The book reads like a consummate lawyer's pleadings in the people's court. Only that the lawyer wears the mantle of a petitioner and defendant in turns - the muslim case for Pakistan and the Hindu case against it argued successively - and then dons the black robe and woolly wig of the judge to deliver the verdict- whatever the merits and demerits in the pleadings , 'if the muslims are bent on Pakistan it must be given to them.' The arguments and compulsions spelled out are compelling and erudite. A definitive dissertation that separates the grain from the chaff , and a veritable treasure trove for the seeker after truth. 

 There are copious references to other nations' handling of minority issues. For instance, he asks why in the three multi-racial, multi-cultural nations - South Africa, Canada and Switzerland- minorities did not seek partition? Because they had no fear of losing their nationality, distinct identity, ethos under one nation, one constitution, he answers. Against this he places Hindu Mahasabha leader, Savarkar's saying "the two nations( muslim and Hindu nations) shall dwell in one country and shall live under the mantle of one constitution: that the constitution shall be such that the Hindu nation shall be enabled to occupy a predominant position that is due to it and the Muslim nation made to live in the position of subordinate cooperation with the Hindu nation. " If he claims Hindustan as a Hindu nation, can he deny Pakistan as a Muslim nation, Ambedkar wonders. The Congress stance about minority rights was irrefutant, vague and indefinite; impliedly, Savarkar's was brutally frank, bold and definite - the difference between the two about as much as that between being polite and being acerbic. Neither assuaged the muslim psyche. 

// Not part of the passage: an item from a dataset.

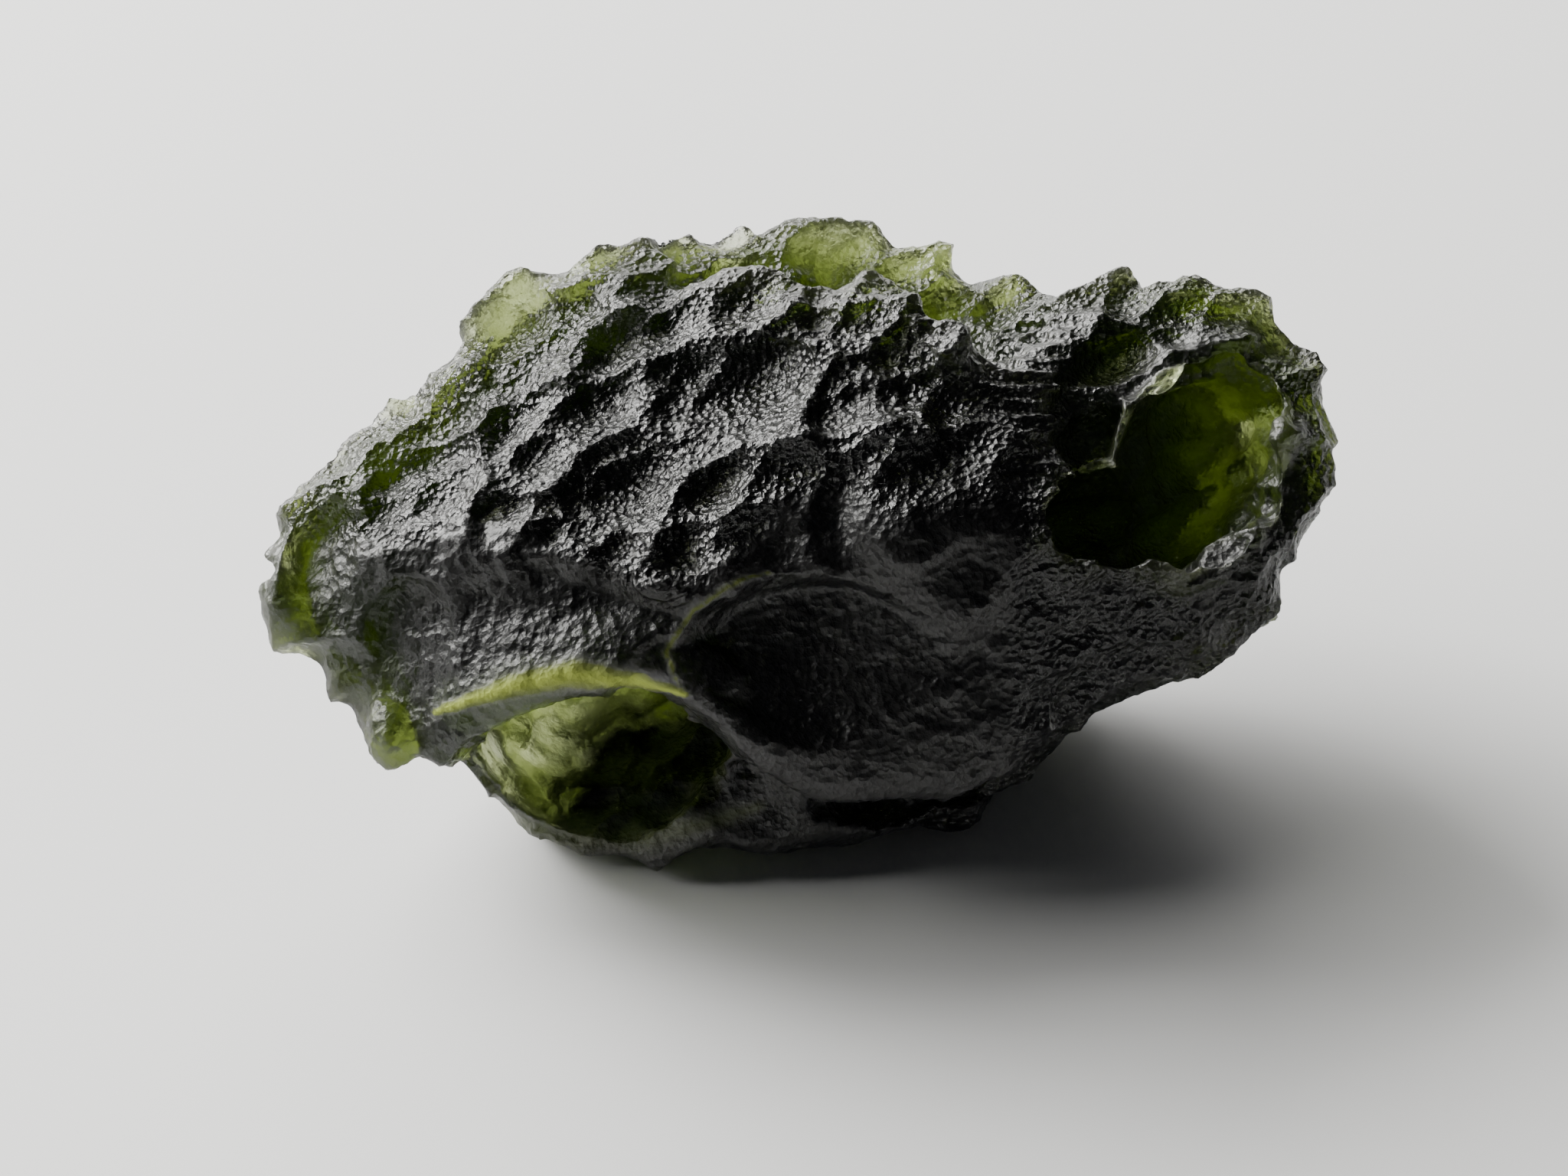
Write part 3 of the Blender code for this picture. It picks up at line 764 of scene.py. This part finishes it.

 Beyond a historical record has the book any contemporary relevance? We still have a state where tinders of muslim nationalism have been aglow for over seventy years and fuelling separatist proclivities inspite of close army surveillance and monitoring - Kashmir. Are the causative factors that led to things spiralling out of control in 1940s casting their reflections in the present-day in that state ? The book can serve valuable thought foodies in that direction. 

I will rest with a few quotes from the book. Let the reader judge whether it has any current relevance. 

Savarkar 'exhorting' muslims, " If you come, with you ; if you dont , without you ; and if you oppose ,inspite of you."

 Ambedkar, " the danger to a mixed composite state lies in the internal resurgence of nationalities which are fragmented, entrapped, suppressed and held against their will." 

 "Constitution like clothes must suit as well as please." 

 A stimulating read.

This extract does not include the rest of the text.